One magnetic tape cartridge particularly suited for storing digital data is defined in Proposed American National Standard (ANSI) X3B5/87-238. This tape cartridge contains a single reel of magnetic tape including a leader block for interfacing with an automatic threading system and is hereafter referred to as the "leader block tape cartridge. " This cartridge is further illustrated and described in U.S. Pat. Nos. 4,335,858; 4,334,656; 4,383,660 and 4,452,406.
A number of tape transports have been developed that utilize the aforementioned leader block tape cartridge. One example is the IBM (Trademark) 3480 tap transport. FIG. 1 of the drawings herein illustrates a conventional mechanism for extracting the leader block, threading the tape and re-inserting the leader block back into the tape cartridge. A fragmentary, vertical section of the corner of the housing of the leader block tape cartridge is denoted with the reference numeral 10. This corner of the tape cartridge has a receptacle defined by upper and lower walls 12 and 14 for removably receiving the leader block 16 therein. This leader block is connected to the terminal end of a length of half-inch magnetic tape 18 wound about a supply reel (not illustrated) within the cartridge housing. Heretofore, each tape transport for the leader block tape cartridge has utilized a threader pin such as 20 whose narrow upper portion 20a is received in the smaller upper portion of a cylindrical aperture 22 formed in the leader block 16 upon insertion of the cartridge into the drive. The pin or cartridge is then moved vertically so that its enlarged lower portion 20b is captured in the lower enlarged portion of the aperture 22 in the leader block. Thereafter the threader pin is moved horizontally by a rotating arm such as 24 or a guide belt to pull the leader block and the tape connected thereto along a tape path (not shown) until the leader block is received in a slot formed in a take-up hub (not shown). The read/write head and take-up hub (neither illustrated in FIG. 1) are positioned above a horizontal deck plate 26 which typically forms a part of the frame of the tape drive.
One example of a leader block extraction, threading and insertion mechanism of the foregoing type is disclosed in U.S. Pat. No. 4,704,645 assigned to Cipher Data Products, Inc. See also U.S. Pat. Nos. 4,334,656; 4,335,858; 4,399,936; and 4,608,614 assigned to IBM, 4,679,747 assigned to Laser Magnetic Storage International Company and 4,742,407 assigned to Aspen Peripherals for further examples. Similar extracting, threading, and insertion arrangements for tape cartridges analogous to the leader block tape cartridge are shown in U.S. Pat. Nos. 4,477,851 and 4,646,177.
Problems have occurred with tape transports heretofore developed for the leader block tape cartridge with regard to reliable extraction and insertion of the leader block. The leader block must be extracted from the cartridge and properly inserted into the take-up hub before data can be written onto the tape and read therefrom. When the user thereafter desires to remove the tape cartridge, the leader block must be extracted from the take-up hub and then inserted into the cartridge. The positioning of the leader block must be very precise or else the insertion routines can fail. Such a failure will render the tape drive unusable for data storage and retrieval on that particular cartridge and will typically result in an expensive service call.

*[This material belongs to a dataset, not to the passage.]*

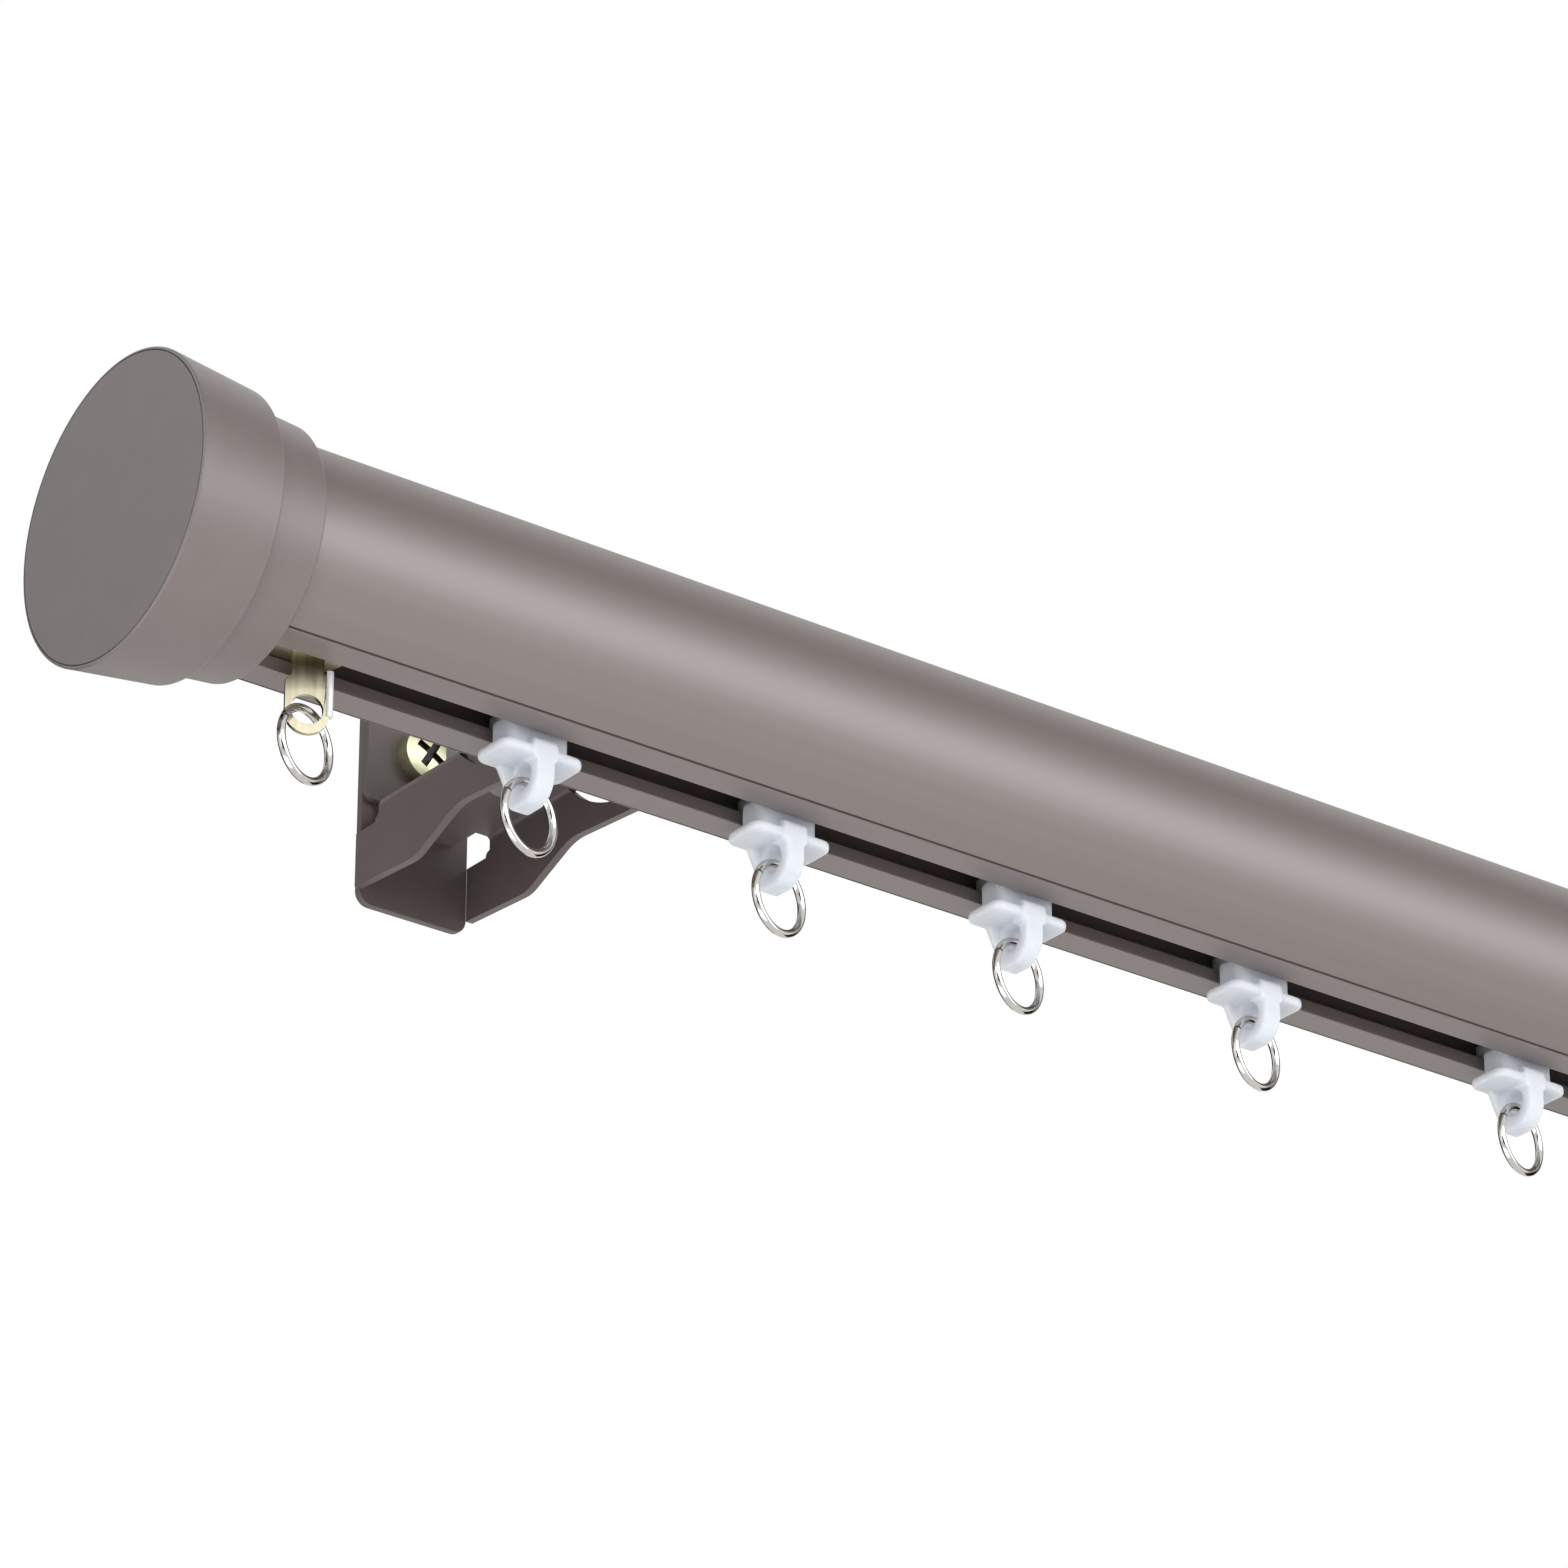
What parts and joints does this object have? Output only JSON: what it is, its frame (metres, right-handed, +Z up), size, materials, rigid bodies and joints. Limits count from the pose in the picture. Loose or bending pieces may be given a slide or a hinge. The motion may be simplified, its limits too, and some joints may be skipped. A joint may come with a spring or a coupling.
{
  "type": "curtain track",
  "caption": "Round wall hung curtain rail with end caps, runners and hook rings that slide in a slot in its underside.",
  "frame": {"origin": "centre of the four wall screws, on the face of the wall", "axes": "+X along the rail, -Y out from the wall towards the room, +Y into the wall along the screws, +Z up"},
  "size_m": [0.6, 0.0725, 0.0526],
  "materials": {
    "rail_coat": "satin taupe metallic lacquer on extruded aluminium",
    "cap_coat": "satin taupe metallic lacquer",
    "bracket_coat": "satin dark taupe lacquer on folded steel",
    "clip_metal": "zinc plated steel",
    "screw_zinc": "yellow zinc plated steel",
    "eye_metal": "nickel plated strip",
    "ring_nickel": "bright nickel plate",
    "runner_plastic": "translucent white moulded plastic"
  },
  "bodies": {
    "track": {"rail": "rail_coat", "end_cap_left": "cap_coat", "end_eye_left": "eye_metal", "wall_plate_left": "bracket_coat", "bracket_left": "bracket_coat", "rail_clip_left": "clip_metal", "clip_bolt_left": "clip_metal", "wall_screws_left": "screw_zinc", "end_cap_right": "cap_coat", "end_eye_right": "eye_metal", "wall_plate_right": "bracket_coat", "bracket_right": "bracket_coat", "rail_clip_right": "clip_metal", "clip_bolt_right": "clip_metal", "wall_screws_right": "screw_zinc"},
    "end_ring_left": {"end_ring_left": "ring_nickel"},
    "end_ring_right": {"end_ring_right": "ring_nickel"},
    "runner_1": {"runner_1": "runner_plastic"},
    "runner_ring_1": {"runner_ring_1": "ring_nickel"},
    "runner_2": {"runner_2": "runner_plastic"},
    "runner_ring_2": {"runner_ring_2": "ring_nickel"},
    "runner_3": {"runner_3": "runner_plastic"},
    "runner_ring_3": {"runner_ring_3": "ring_nickel"},
    "runner_4": {"runner_4": "runner_plastic"},
    "runner_ring_4": {"runner_ring_4": "ring_nickel"},
    "runner_5": {"runner_5": "runner_plastic"},
    "runner_ring_5": {"runner_ring_5": "ring_nickel"},
    "runner_6": {"runner_6": "runner_plastic"},
    "runner_ring_6": {"runner_ring_6": "ring_nickel"},
    "runner_7": {"runner_7": "runner_plastic"},
    "runner_ring_7": {"runner_ring_7": "ring_nickel"},
    "runner_8": {"runner_8": "runner_plastic"},
    "runner_ring_8": {"runner_ring_8": "ring_nickel"}
  },
  "joints": [
    {"name": "end_ring_left_swing", "type": "hinge", "parent": "track", "child": "end_ring_left", "pos_m": [-0.2731, -0.044, -0.0304], "axis": [0.9511, 0.309, 0], "range_deg": [-40, 40]},
    {"name": "end_ring_right_swing", "type": "hinge", "parent": "track", "child": "end_ring_right", "pos_m": [0.2731, -0.044, -0.0304], "axis": [0.9511, -0.309, 0], "range_deg": [-40, 40]},
    {"name": "runner_1_slide", "type": "slide", "parent": "track", "child": "runner_1", "axis": [1, 0, 0], "range_m": [-0.0195, 0.012]},
    {"name": "runner_ring_1_swing", "type": "hinge", "parent": "runner_1", "child": "runner_ring_1", "pos_m": [-0.242, -0.044, -0.0304], "axis": [0.9703, 0.2419, 0], "range_deg": [-60, 60]},
    {"name": "runner_2_slide", "type": "slide", "parent": "track", "child": "runner_2", "axis": [1, 0, 0], "range_m": [-0.012, 0.012]},
    {"name": "runner_ring_2_swing", "type": "hinge", "parent": "runner_2", "child": "runner_ring_2", "pos_m": [-0.2056, -0.044, -0.0304], "axis": [0.9703, 0.2419, 0], "range_deg": [-60, 60]},
    {"name": "runner_3_slide", "type": "slide", "parent": "track", "child": "runner_3", "axis": [1, 0, 0], "range_m": [-0.012, 0.0128]},
    {"name": "runner_ring_3_swing", "type": "hinge", "parent": "runner_3", "child": "runner_ring_3", "pos_m": [-0.1691, -0.044, -0.0304], "axis": [0.9703, 0.2419, 0], "range_deg": [-60, 60]},
    {"name": "runner_4_slide", "type": "slide", "parent": "track", "child": "runner_4", "axis": [1, 0, 0], "range_m": [-0.0128, 0.016]},
    {"name": "runner_ring_4_swing", "type": "hinge", "parent": "runner_4", "child": "runner_ring_4", "pos_m": [-0.1311, -0.044, -0.0304], "axis": [0.9703, 0.2419, 0], "range_deg": [-60, 60]},
    {"name": "runner_5_slide", "type": "slide", "parent": "track", "child": "runner_5", "axis": [1, 0, 0], "range_m": [-0.016, 0.1216]},
    {"name": "runner_ring_5_swing", "type": "hinge", "parent": "runner_5", "child": "runner_ring_5", "pos_m": [-0.0866, -0.044, -0.0304], "axis": [0.9703, 0.2419, 0], "range_deg": [-60, 60]},
    {"name": "runner_6_slide", "type": "slide", "parent": "track", "child": "runner_6", "axis": [1, 0, 0], "range_m": [-0.1216, 0.012]},
    {"name": "runner_ring_6_swing", "type": "hinge", "parent": "runner_6", "child": "runner_ring_6", "pos_m": [0.1691, -0.044, -0.0304], "axis": [0.9703, 0.2419, 0], "range_deg": [-60, 60]},
    {"name": "runner_7_slide", "type": "slide", "parent": "track", "child": "runner_7", "axis": [1, 0, 0], "range_m": [-0.012, 0.0119]},
    {"name": "runner_ring_7_swing", "type": "hinge", "parent": "runner_7", "child": "runner_ring_7", "pos_m": [0.2056, -0.044, -0.0304], "axis": [0.9703, 0.2419, 0], "range_deg": [-60, 60]},
    {"name": "runner_8_slide", "type": "slide", "parent": "track", "child": "runner_8", "axis": [1, 0, 0], "range_m": [-0.0119, 0.0195]},
    {"name": "runner_ring_8_swing", "type": "hinge", "parent": "runner_8", "child": "runner_ring_8", "pos_m": [0.242, -0.044, -0.0304], "axis": [0.9703, 0.2419, 0], "range_deg": [-60, 60]}
  ]
}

The foregoing problems arise from the following. The leader block 16 is relatively large and has sharp, right angle surfaces. While the walls of the leader block receptacle are tapered at 12a and 14a (FIG. 1), analysis has indicated that there is only a cumulative vertical tolerance of approximately 0.032 inches available to insure proper insertion of the leader block back into the receptacle in the corner 10 of the cartridge housing according to aforementioned proposed ANSI specification. It is apparent that if the leader block is slightly too high or too low, it will strike the forward edges of the receptacle and will not be guided into the receptacle by the tapered edges 12a and 14a. The very narrow tolerance is due in part to variations in the sizes of the leader block and the cartridge housing which are both molded of plastic material.
Heretofore it has been assumed that the tapered shoulder 22c of the threader arm would establish the height of the leader block 16 supported thereby to insure proper re-insertion. However, experience has shown this is not true because of the tolerance variations in the size of the threader pin and in the size of the aperture in the leader block. Referring to FIG. 2, leader block A has the largest aperture permissible under the ANSI standard while threader pin B is the smallest permissible under the standard. Referring to FIG. 3, leader block C has the smallest aperture permissible under the ANSI standard while threader pin D is the largest permissible under the standard. By comparing these worst case scenarios resulting from the tolerance extremes under the aforementioned ANSI standard, is readily apparent that there can be an accumulated tolerance of 0.0144 plus or minus 0.0074 inches resulting from the fabrication of the threader pin and the leader block which is in addition to another plus or minus 0.018 inches tolerance from the bottom of the leader block to the shoulder. These accumulated tolerances exceed the aforementioned vertical tolerance of 0.032 inches and lead to problems in reliably extracting the leader block from the cartridge housing and inserting the leader block back into the cartridge housing. Similar problems are experienced with regard to insertion of the leader block into the take-up hub and extraction of the leader block from the take-up hub. The cartridge uses all the available tolerance leaving none for other components (i.e. threader pin shoulder height or cartridge opening vertical placement).
Another implementation has attempted to solve the leader block extraction and insertion problem by using a threader pin whose height can be adjusted relative to its moveable support via screw threads. However, this approach requires precise factory adjustment and still doesn't adequately overcome the failures.